Chip maker Taiwan Semiconductor Manufacturing Co. last year selected Arizona for a new 1,600-worker factory near Phoenix, a $12 billion facility that ranked as the single largest capital investment announced in the U.S. last year.
A hiring website for the company seeks to lure workers by promoting the area’s affordable housing as well as rock climbing, river rafting and other outdoor recreation. “It doesn’t hurt that Phoenix enjoys an average of 299 sunny days each year,” the website said.
Intel Corp. said in March it would invest $20 billion to expand its manufacturing in Arizona and pledged to add 3,000 high-tech jobs. The company said last month it would spend another $3.5 billion to expand its manufacturing operations in New Mexico, adding 700 jobs.
Tesla Inc. is opening a new assembly plant and battery factory in Texas, more than 1,400 miles from its headquarters in Palo Alto, Calif.
New factories create fewer jobs than they did in the postwar boom, with automation and other technologies helping produce more output with less labor. But many new plants pay higher wages. Semiconductor factories are among those that require more engineers and trained technicians than traditional assembly line workers.
Manufacturing helps diversify economies, such as those in Arizona and Nevada, that have depended on real estate, tourism and other cyclical industries.

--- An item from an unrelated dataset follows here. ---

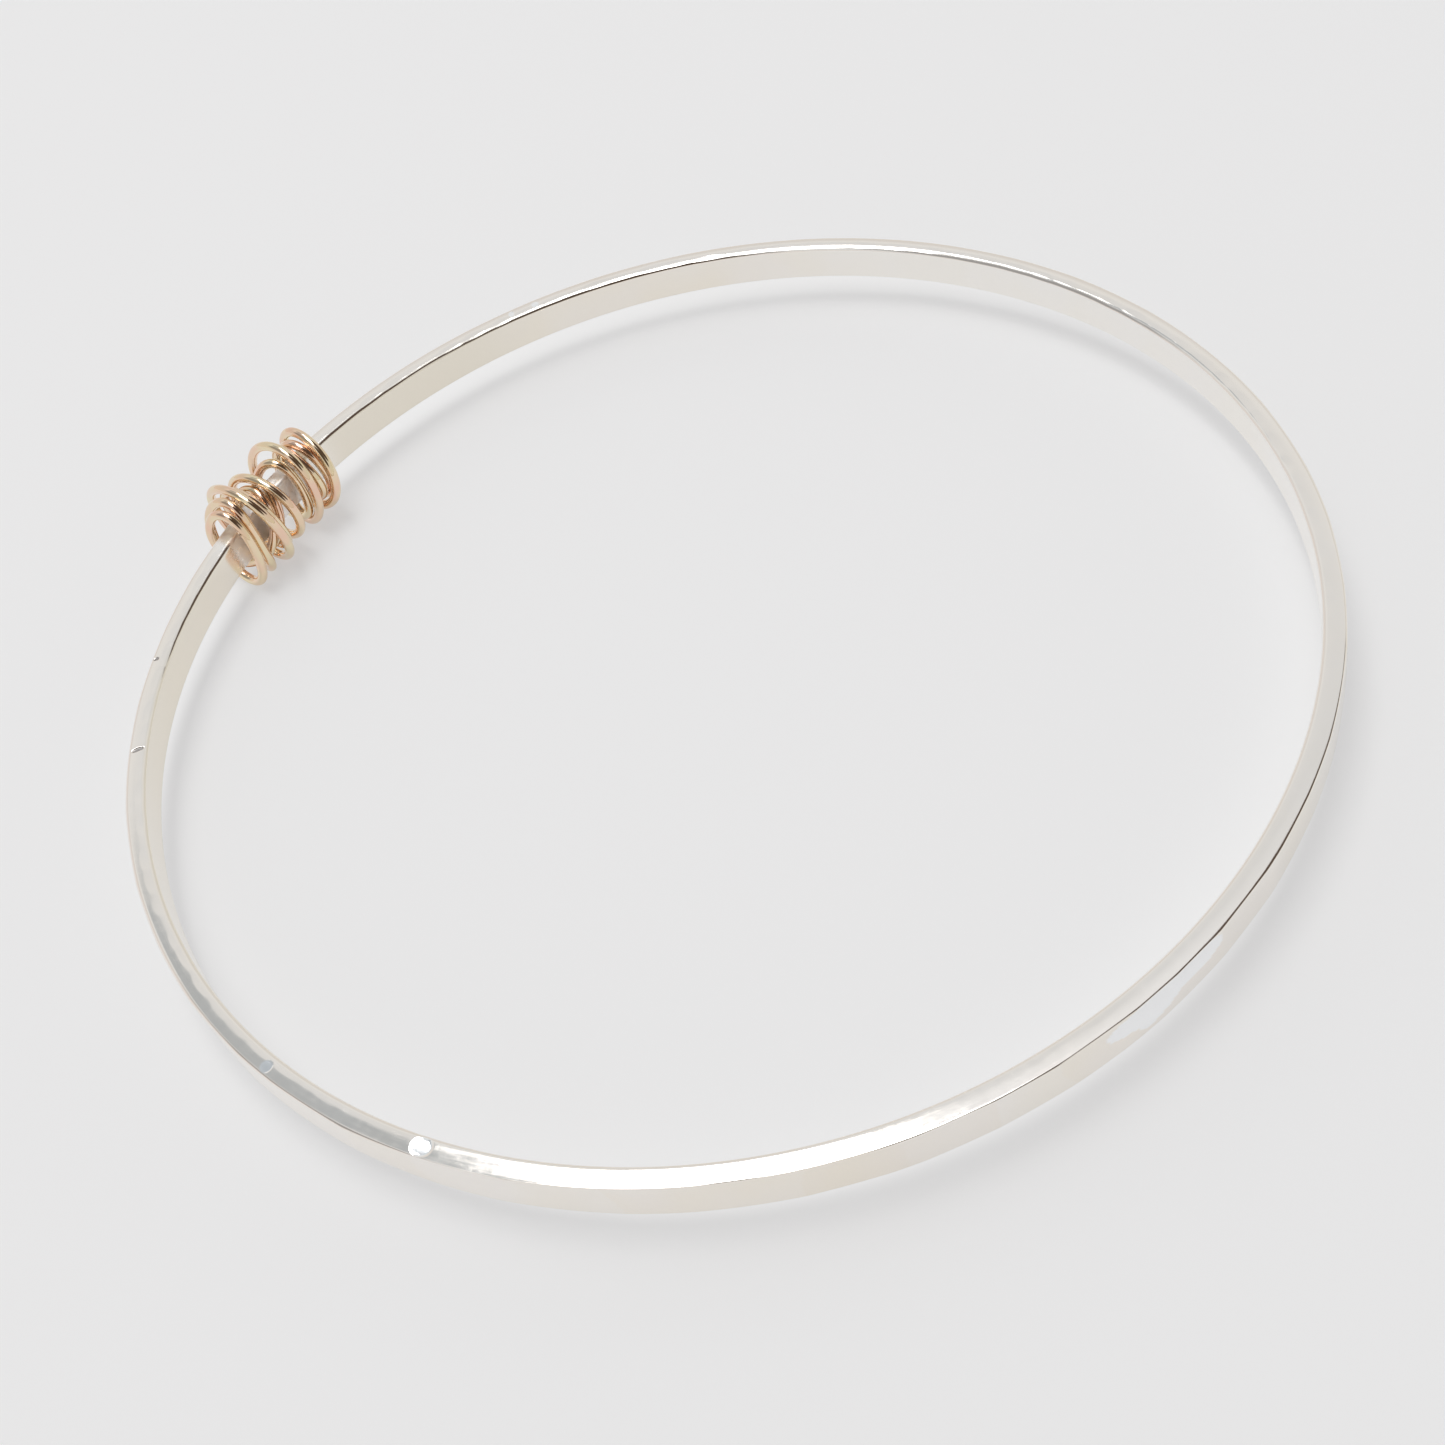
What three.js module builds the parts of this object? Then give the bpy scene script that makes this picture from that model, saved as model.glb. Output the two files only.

“There’s cranes everywhere,” said Robert Hess, a vice chairman of the Newmark Group Inc., after a visit to the Southwest with a client this year.
Red carpet
Arizona politicians and economic development officials hustled to attract Lucid’s electric-vehicle plant, company executives and local officials said.
Arizona Gov. Doug Ducey and other state officials visited Lucid’s Bay Area headquarters to pitch tax incentives and other benefits. The city of Casa Grande, Ariz.—where the plant is being readied to open—purchased and annexed plots of land that it zoned for industrial use.
A trade school opened a training center nearby this year, working with Lucid to craft a curriculum to train new hires, company executives and local officials said. The company hopes to draw local workers, as well as those from Phoenix and Tucson. The town is within a day’s drive of the Mexican state of Sonora, a center for auto-parts suppliers, Mr. Rawlinson said.
The factory will build the Lucid Air, a luxury electric sedan starting around $70,000. It will employ around 750 people when it opens and expand to more than 2,000 workers, the company said.
Mr. Rawlinson said California was the company’s first choice for a factory, in a spot close to Lucid’s designers and engineers. But Arizona proved more favorable, current and former company executives said.